The road was built on lands owned by parties including local farmers, who he said had leased it back to him.
He said the road is used by Coillte, local turf cutters, farmers and by windfarm operators.
He said he required access for business reasons, as he has an interest "in limestone land" on the Swanlinbar side of the mountain.
He also required access to the road because he is "in discussions with investors" and local landowners regarding the building of a new windfarm on the mountain.
He said he did not accept certain claims made by Mannok, including that his presence amounted to a health and safety risk.
He said he knew the property like "the back of my hand". The sites he said were closed and there were not moving vehicles.
Mr Quinn added that the case could be resolved without "further troubling the court" adding that he had abided with a previous undertaking given to a Belfast Court not to enter onto lands owned by the plaintiffs in Northern Ireland.
He was happy to provide a undertaking not to visit sites owned by Mannok as long as his access to the roadway was not inhibited.
The plaintiffs claim Mr Quinn has no right or interest in the lands and has no defence to the claims against him.
The firms say they are not entirely certain what is the purpose of Mr Quinn's alleged trespasses.

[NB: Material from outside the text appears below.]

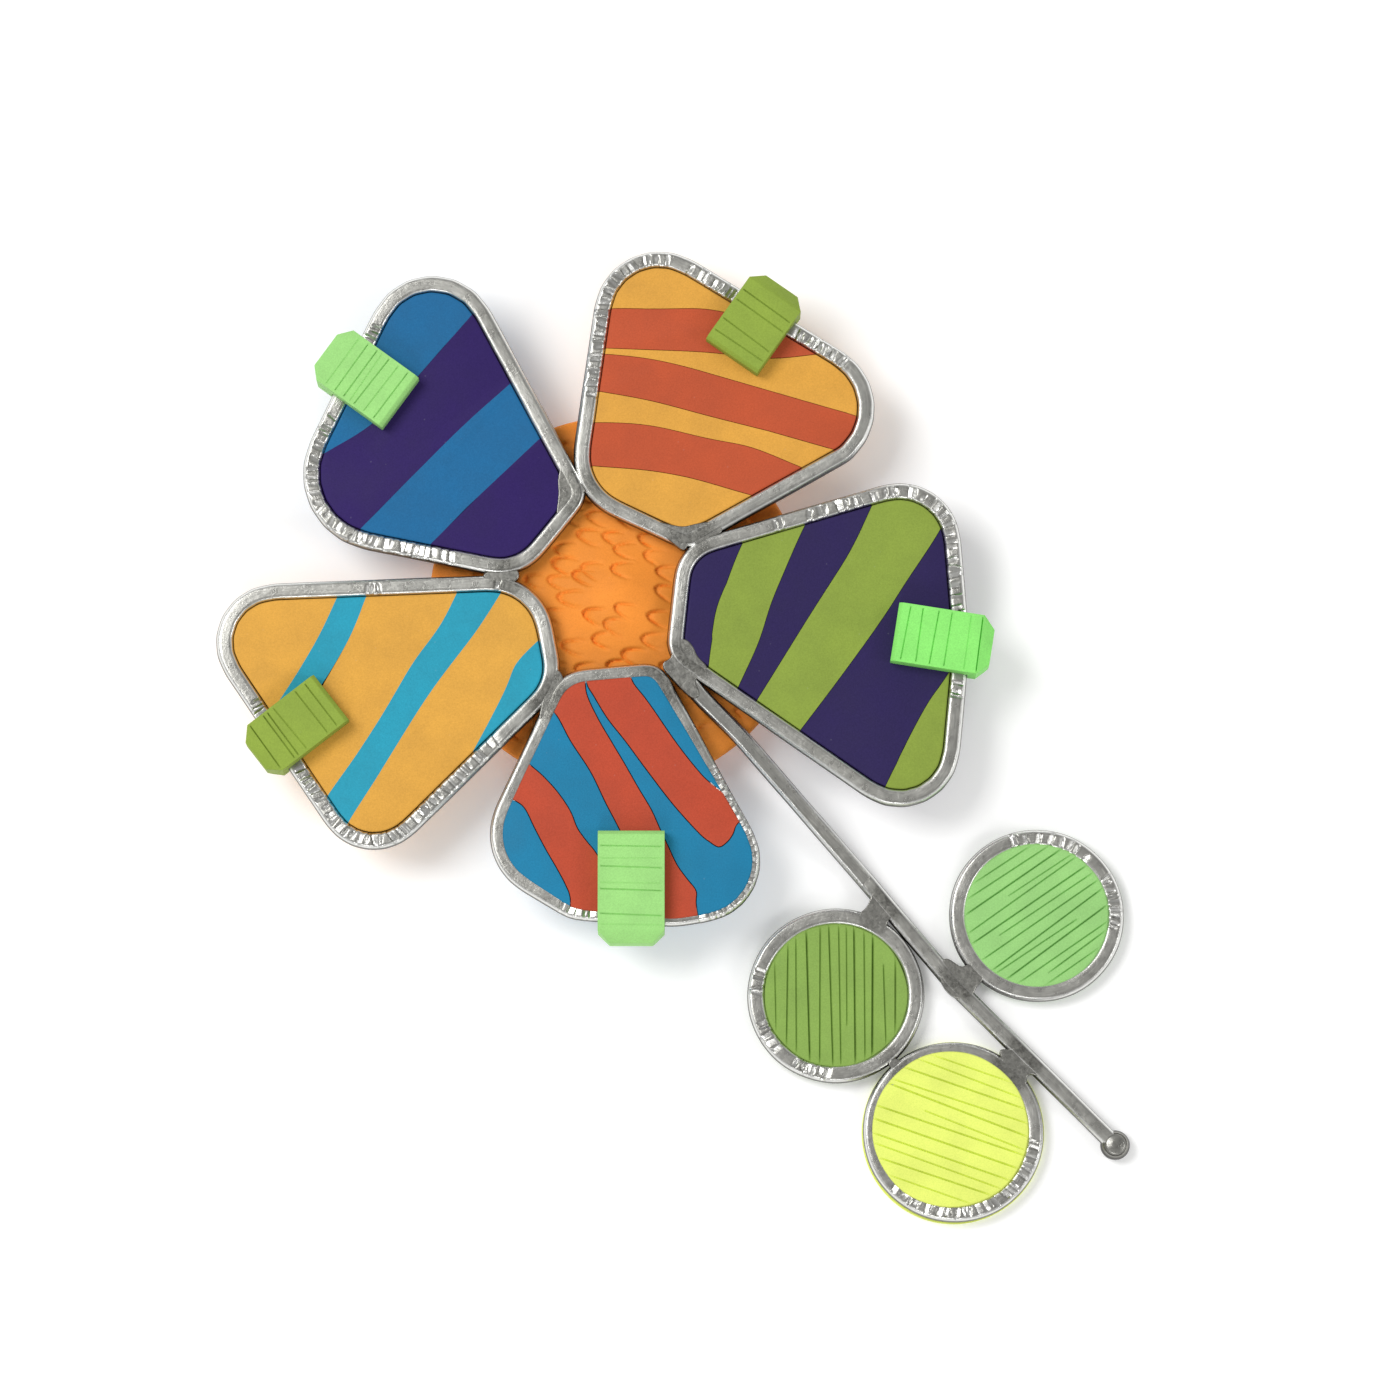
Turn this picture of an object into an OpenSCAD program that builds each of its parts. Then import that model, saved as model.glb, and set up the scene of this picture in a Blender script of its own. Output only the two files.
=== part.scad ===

They believe his actions amount to "a misguided form of aggression in the form of defiance" aimed towards the company's management.
The firm's directors fear that unless restrained by the court his trespassing will continue.
The two companies are subsidiaries of Mannok Holdings DAC, which was formerly Quinn Industrial Holdings DAC/Quinn Group/Aventas Group and is part of the Mannok group which specialises in the sale and supply of building products and packaging solutions.